**INFORMATION GIVEN:**
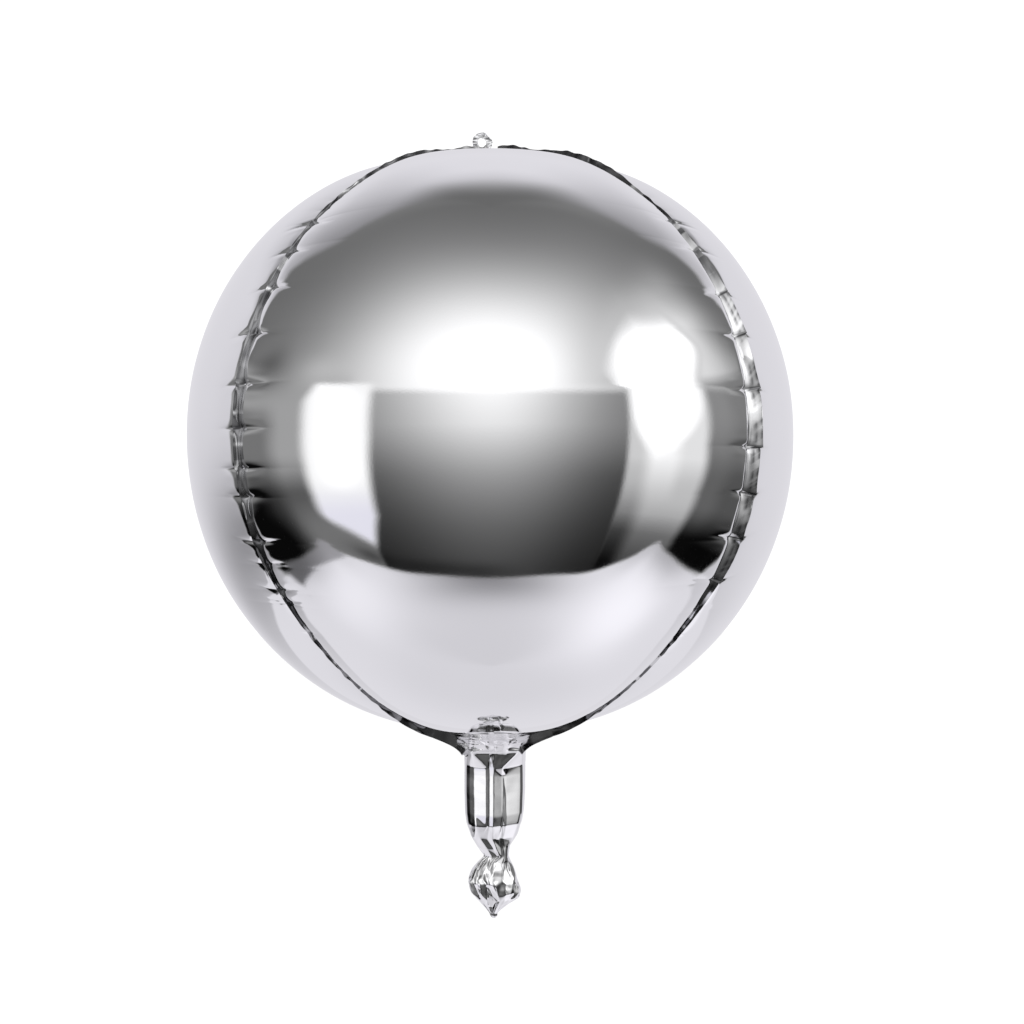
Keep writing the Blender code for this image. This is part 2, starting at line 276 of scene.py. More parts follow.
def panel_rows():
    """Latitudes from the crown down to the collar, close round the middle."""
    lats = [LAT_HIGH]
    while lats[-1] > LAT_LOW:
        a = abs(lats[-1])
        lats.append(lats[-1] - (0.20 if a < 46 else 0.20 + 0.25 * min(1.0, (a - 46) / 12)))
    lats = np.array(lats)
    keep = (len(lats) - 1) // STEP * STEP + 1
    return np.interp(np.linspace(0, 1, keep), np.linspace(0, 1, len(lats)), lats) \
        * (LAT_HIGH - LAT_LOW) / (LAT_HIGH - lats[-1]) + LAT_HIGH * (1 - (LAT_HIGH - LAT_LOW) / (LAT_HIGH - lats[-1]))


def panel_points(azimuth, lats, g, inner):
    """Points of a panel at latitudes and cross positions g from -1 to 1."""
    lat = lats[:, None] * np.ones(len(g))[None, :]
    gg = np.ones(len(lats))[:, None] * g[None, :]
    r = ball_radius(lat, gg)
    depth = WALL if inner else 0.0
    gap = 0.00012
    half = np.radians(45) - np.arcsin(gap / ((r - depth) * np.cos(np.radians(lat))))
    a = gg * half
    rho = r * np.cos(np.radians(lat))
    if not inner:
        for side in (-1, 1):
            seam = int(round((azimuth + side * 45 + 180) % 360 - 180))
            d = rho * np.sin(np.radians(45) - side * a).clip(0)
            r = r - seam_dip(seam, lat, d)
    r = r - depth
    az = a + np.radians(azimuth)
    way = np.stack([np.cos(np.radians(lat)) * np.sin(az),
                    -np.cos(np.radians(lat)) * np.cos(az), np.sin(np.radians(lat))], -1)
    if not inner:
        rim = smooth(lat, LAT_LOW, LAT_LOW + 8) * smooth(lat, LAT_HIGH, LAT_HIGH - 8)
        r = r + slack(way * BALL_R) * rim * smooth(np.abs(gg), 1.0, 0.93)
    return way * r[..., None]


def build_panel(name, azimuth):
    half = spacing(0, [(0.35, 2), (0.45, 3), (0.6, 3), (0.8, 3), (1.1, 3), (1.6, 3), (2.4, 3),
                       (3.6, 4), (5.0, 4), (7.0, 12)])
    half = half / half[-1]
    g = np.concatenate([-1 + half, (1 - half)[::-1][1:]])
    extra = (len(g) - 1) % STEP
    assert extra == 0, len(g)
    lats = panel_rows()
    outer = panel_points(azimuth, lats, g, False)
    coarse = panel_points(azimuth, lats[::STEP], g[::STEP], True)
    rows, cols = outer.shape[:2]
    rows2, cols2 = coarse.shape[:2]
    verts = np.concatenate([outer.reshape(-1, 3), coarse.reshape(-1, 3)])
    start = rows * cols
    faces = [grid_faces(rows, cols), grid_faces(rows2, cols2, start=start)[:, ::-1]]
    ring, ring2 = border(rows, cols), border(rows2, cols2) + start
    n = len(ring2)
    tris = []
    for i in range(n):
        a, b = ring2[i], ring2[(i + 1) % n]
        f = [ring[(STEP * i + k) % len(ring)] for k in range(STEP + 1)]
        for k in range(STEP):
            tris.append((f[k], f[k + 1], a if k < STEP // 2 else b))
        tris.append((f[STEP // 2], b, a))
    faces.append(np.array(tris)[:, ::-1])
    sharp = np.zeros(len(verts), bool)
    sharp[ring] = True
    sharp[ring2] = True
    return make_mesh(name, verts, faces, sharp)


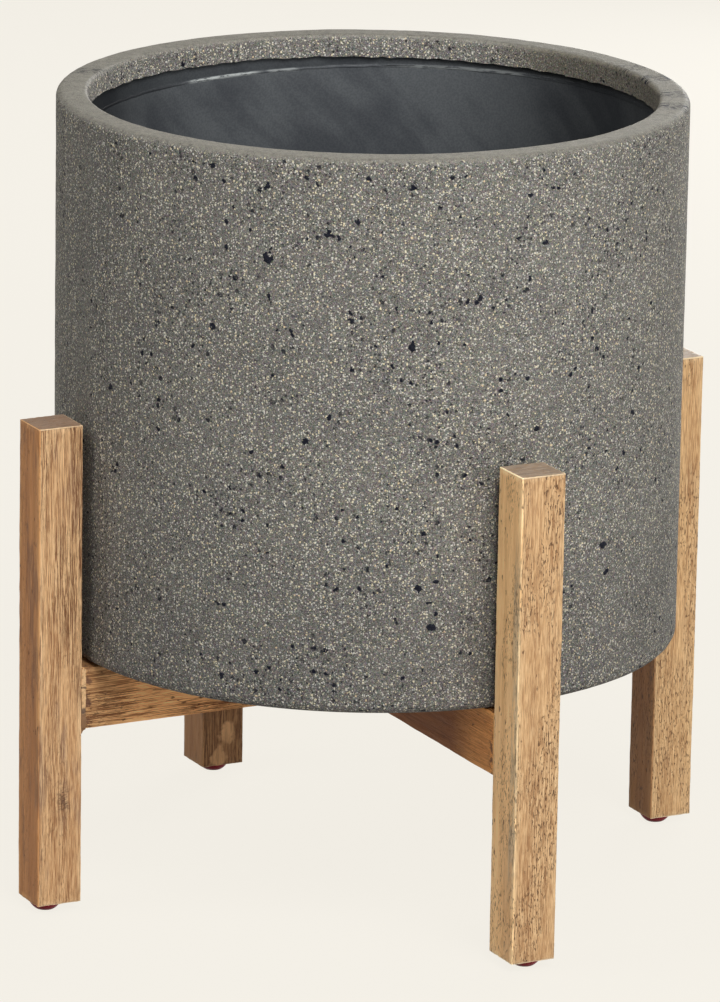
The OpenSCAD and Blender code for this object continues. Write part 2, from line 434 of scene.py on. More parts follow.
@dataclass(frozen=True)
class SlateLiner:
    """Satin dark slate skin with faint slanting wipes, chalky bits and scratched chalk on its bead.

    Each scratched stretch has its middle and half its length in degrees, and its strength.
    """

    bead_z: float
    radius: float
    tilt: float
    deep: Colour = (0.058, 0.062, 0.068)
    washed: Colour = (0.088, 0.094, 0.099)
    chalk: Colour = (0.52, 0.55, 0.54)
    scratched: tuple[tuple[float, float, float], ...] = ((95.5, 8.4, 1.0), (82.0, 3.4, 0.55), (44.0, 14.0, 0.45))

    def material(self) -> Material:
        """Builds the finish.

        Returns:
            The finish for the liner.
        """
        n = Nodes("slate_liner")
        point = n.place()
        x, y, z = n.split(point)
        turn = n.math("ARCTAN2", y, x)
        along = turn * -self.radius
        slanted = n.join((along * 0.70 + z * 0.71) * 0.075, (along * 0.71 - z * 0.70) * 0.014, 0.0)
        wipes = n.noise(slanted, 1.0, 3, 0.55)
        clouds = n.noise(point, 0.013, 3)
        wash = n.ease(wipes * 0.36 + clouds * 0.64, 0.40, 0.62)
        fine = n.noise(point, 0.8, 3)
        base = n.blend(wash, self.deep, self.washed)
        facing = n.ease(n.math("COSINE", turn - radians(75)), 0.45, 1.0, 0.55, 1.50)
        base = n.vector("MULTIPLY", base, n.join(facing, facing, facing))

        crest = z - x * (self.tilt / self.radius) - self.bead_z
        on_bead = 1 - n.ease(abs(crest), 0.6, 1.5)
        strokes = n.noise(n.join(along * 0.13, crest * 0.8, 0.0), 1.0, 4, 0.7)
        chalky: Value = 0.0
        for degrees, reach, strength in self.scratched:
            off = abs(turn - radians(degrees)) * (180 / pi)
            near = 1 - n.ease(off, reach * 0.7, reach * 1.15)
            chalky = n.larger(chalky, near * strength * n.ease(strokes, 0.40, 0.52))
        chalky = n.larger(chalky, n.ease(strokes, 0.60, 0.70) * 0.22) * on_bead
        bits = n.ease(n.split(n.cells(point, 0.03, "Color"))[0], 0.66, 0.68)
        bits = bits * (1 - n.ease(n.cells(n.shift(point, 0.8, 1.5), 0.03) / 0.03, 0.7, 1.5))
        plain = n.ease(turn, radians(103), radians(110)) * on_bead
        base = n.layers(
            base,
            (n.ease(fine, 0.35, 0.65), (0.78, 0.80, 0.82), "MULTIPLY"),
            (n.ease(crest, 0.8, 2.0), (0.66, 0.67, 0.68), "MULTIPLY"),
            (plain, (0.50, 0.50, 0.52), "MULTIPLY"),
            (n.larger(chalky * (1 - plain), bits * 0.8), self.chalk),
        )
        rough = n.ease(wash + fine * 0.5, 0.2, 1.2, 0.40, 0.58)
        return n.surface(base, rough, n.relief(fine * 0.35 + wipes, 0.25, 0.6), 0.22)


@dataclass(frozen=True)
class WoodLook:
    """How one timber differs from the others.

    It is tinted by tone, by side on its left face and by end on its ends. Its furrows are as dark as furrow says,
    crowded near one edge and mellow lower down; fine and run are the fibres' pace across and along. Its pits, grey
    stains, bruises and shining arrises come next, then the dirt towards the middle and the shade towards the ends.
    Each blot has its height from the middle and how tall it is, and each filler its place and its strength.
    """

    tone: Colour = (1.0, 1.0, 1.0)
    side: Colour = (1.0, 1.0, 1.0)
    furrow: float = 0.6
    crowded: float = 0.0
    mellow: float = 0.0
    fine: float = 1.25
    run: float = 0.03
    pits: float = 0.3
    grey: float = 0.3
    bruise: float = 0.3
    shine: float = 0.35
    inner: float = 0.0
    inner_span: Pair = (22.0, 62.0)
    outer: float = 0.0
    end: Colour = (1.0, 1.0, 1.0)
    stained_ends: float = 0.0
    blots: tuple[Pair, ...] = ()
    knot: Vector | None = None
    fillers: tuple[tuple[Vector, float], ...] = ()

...

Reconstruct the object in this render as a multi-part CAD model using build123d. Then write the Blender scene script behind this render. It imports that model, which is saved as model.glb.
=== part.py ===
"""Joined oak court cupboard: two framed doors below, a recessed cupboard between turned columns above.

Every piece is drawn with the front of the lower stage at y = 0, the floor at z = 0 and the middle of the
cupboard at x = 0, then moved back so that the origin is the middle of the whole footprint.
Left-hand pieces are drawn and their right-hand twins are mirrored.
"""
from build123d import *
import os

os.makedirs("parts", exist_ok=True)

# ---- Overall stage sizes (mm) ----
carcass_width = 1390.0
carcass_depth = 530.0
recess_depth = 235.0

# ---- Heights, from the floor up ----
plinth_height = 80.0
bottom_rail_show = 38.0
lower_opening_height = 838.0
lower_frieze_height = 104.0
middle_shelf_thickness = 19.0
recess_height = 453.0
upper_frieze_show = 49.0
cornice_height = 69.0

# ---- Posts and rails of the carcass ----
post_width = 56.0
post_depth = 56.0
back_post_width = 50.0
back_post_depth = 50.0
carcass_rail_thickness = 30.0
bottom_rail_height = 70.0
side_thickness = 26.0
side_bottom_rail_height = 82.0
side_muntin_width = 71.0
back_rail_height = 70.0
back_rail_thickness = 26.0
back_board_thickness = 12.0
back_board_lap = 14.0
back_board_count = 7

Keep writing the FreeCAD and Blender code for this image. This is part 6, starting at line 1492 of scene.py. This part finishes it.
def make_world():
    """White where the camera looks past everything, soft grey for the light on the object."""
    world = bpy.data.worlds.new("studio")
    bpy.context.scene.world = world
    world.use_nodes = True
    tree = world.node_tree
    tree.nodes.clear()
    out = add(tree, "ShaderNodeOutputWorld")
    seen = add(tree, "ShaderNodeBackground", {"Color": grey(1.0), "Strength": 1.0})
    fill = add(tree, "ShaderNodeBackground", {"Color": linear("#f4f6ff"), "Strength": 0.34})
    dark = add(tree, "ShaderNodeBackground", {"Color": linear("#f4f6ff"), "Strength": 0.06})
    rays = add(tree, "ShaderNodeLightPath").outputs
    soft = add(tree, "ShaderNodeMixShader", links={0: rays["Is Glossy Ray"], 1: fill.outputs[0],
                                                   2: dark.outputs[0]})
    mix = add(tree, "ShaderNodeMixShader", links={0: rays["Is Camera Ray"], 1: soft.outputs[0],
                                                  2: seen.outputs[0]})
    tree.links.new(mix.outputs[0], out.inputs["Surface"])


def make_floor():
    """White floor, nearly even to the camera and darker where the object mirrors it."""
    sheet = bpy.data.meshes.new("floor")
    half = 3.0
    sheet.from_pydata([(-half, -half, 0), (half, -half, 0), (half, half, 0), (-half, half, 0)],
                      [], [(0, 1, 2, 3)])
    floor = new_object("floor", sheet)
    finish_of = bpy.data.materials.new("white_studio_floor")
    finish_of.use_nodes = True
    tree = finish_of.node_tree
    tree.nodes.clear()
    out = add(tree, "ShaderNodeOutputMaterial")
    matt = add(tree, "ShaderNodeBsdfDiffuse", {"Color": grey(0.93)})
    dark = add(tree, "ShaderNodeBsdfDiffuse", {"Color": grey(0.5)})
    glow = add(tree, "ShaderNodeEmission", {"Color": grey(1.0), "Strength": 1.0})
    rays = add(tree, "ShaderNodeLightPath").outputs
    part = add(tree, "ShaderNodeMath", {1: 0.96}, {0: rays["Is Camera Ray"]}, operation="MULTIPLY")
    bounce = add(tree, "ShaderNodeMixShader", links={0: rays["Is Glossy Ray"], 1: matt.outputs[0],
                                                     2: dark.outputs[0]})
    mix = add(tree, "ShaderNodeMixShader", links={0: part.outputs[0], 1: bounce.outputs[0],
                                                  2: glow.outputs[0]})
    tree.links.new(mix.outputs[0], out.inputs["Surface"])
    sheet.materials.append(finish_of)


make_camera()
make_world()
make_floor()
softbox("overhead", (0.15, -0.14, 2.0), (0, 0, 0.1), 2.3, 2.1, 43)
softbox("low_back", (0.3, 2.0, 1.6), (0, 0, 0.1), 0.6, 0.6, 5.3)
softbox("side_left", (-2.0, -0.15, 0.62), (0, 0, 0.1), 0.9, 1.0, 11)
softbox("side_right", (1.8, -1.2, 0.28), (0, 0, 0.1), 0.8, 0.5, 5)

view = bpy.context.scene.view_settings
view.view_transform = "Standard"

**WRITTEN TASK:** Each line from the one containing "The OpenSCAD and" through the one containing "n.join(facing, facing, facing))" must be retyped exactly, the first and last of these included.

**REPLY:**
The OpenSCAD and Blender code for this object continues. Write part 2, from line 434 of scene.py on. More parts follow.
@dataclass(frozen=True)
class SlateLiner:
    """Satin dark slate skin with faint slanting wipes, chalky bits and scratched chalk on its bead.

    Each scratched stretch has its middle and half its length in degrees, and its strength.
    """

    bead_z: float
    radius: float
    tilt: float
    deep: Colour = (0.058, 0.062, 0.068)
    washed: Colour = (0.088, 0.094, 0.099)
    chalk: Colour = (0.52, 0.55, 0.54)
    scratched: tuple[tuple[float, float, float], ...] = ((95.5, 8.4, 1.0), (82.0, 3.4, 0.55), (44.0, 14.0, 0.45))

    def material(self) -> Material:
        """Builds the finish.

        Returns:
            The finish for the liner.
        """
        n = Nodes("slate_liner")
        point = n.place()
        x, y, z = n.split(point)
        turn = n.math("ARCTAN2", y, x)
        along = turn * -self.radius
        slanted = n.join((along * 0.70 + z * 0.71) * 0.075, (along * 0.71 - z * 0.70) * 0.014, 0.0)
        wipes = n.noise(slanted, 1.0, 3, 0.55)
        clouds = n.noise(point, 0.013, 3)
        wash = n.ease(wipes * 0.36 + clouds * 0.64, 0.40, 0.62)
        fine = n.noise(point, 0.8, 3)
        base = n.blend(wash, self.deep, self.washed)
        facing = n.ease(n.math("COSINE", turn - radians(75)), 0.45, 1.0, 0.55, 1.50)
        base = n.vector("MULTIPLY", base, n.join(facing, facing, facing))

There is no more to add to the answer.